Coding for Happiness

JC Velten

3 weeks ago

Photo courtesy of Christopher Michel.

Photo courtesy of Christopher Michel.

"When I was 5 years old, my mother always told me that happiness was the key to life. When I went to school, they asked me what I wanted to be when I grew up. I wrote down 'happy'. They told me I didn't understand the assignment, and I told them they didn't understand life."- John Lennon

We started Swim because we felt the same way about the big apps we used: they do not understand life. What were fantastic inventions to connect us with the people we love and with the world, became addictive, Fomo ways to remind us that everyone else has a much more interesting life than we do. Their big algorithm evolved to optimize for addiction, seeking to replace our life rather than enhance it; pushing us, post by post, to substitute our amazing world with their egocentric version of what our life should be about, which they now call the 'metaverse.'

We don't blame them. The temptation to make an app addictive is very high when your incentives are in the wrong place. Subtle design choices such as a 'like' button or a counter showing you how many people react to your post, work on your brain in a similar way as the substances that make smoking or drugs addictive: a rush of feeling good that decays fast so you come back for the next one, and so on.

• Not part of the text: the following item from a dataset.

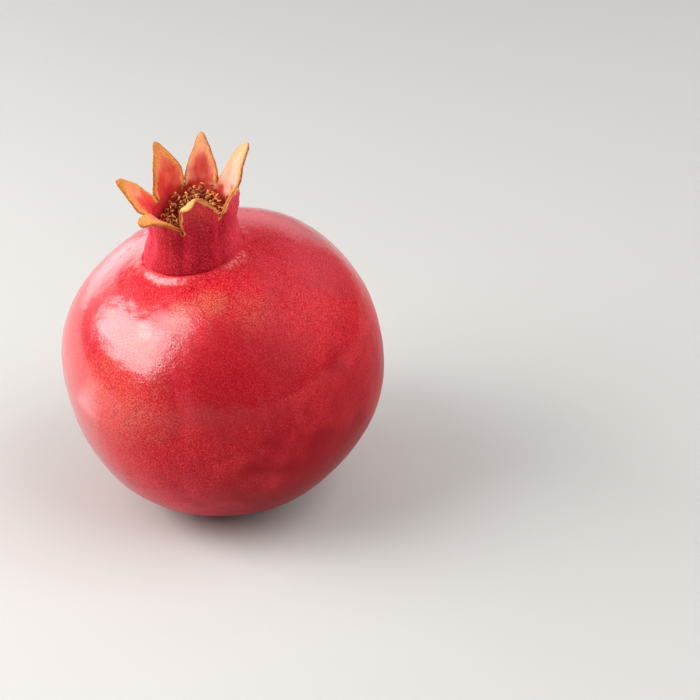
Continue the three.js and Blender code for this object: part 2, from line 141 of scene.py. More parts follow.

We coded Swim in a different way. During our year-long journey to the App Store, we studied the subject of happiness and how technology can aid us on our search for it. We decided to force ourselves to code Swim for happiness from day one, lest we forget, as the big apps did, our reason for existing.

One of the most relatable concepts we came across is what Shawn Achor calls "The Happiness Advantage," in his New York Times bestselling book with the same name. He has a brilliant and funny TED Talk where he explains his concept. As builders of a tool to enhance our life, we found this part of his talk quite insightful:

"What we're finding is that it's not necessarily the reality that shapes us but the lens through which your brain sees the world that shapes your reality [emphasis added]. And if we change the lens not only can we change your happiness, we can change every single educational and business outcome at the same time."

In other words, if an app becomes your lens to see the world, rather than simply a tool to interact with the people and the places you love, it has the power to shape your reality and determine how happy you are. Think of all those moments during your day when you check these apps to see what their algorithm decides to show you - its reality - at the expense of yours.

So we decided to avoid the temptation to control your life coding "the lens through which your brain sees the world," as Shawn Achor put it, and create a simple tool that was completely under your control. A bit like a Slack for everyone, but with geo tagging to ensure our app enhances your world and does not become a destination by itself. No likes or counters at Swim for a quick rush of feeling good, which more than 600 of our Alpha users felt makes you addicted rather than happy. We did not see Swim as standing between you and what Achor refers to as your 'happiness advantage:'

"If you can raise someone's level of positivity in the present, then their brain experiences what we now call a happiness advantage."

After all, who are we to determine what makes you happy? So we coded an app you create, not us.

Another key insight we like from Shawn Achor is the true notion of sharing, as opposed to what social networks want us to think it is. Specifically, he states that:

"Only pursuing happiness and success together with others can we see our big potential."

This idea of shared happiness became the subject of another one of his books. The way we 'coded' it into the app was to ensure Swim helped you navigate life together with the people you care about. In practice, this insight inspired Swim's Pools, which work like 'mini social networks' you create with your crowd, in an organized way that does not force you scroll down an infinite and linear series of posts - and ads. Diving into Pools with your friends, we hope, will help you 'pursue happiness and success together' as they are not designed to replace your life, your world, or your reality. No algorithm decides what or who you see in your Pools.

Location was another key element of reality we thought big apps ignored or minimized. The decision to advance happiness by geo-taging all Pools came from ideas we learned by studying several Zen authors. One of them, Vietnamese Buddhist monk Thich Nhat Hanh, teaches the simple concept that:

"Life is available only in the present moment."

For us, seeing people who are at wonderful places, beautiful cities or amazing landscapes, glued to their little screens checking Instagram or Tiktok, represented the opposite of Thich Nhat Hanh's valuable lesson of living in the present moment - wherever you are. Our app would be designed as a tool to connect you with your surroundings by amplifying them, not by taking you somewhere else. That's why Swim's home screen shows you what's around you, and empowers you to interact, learn and meet.

Do we understand better than others what life is about? Hell no. We strive to be constant learners of what life is not about, so that our app does not magnify it.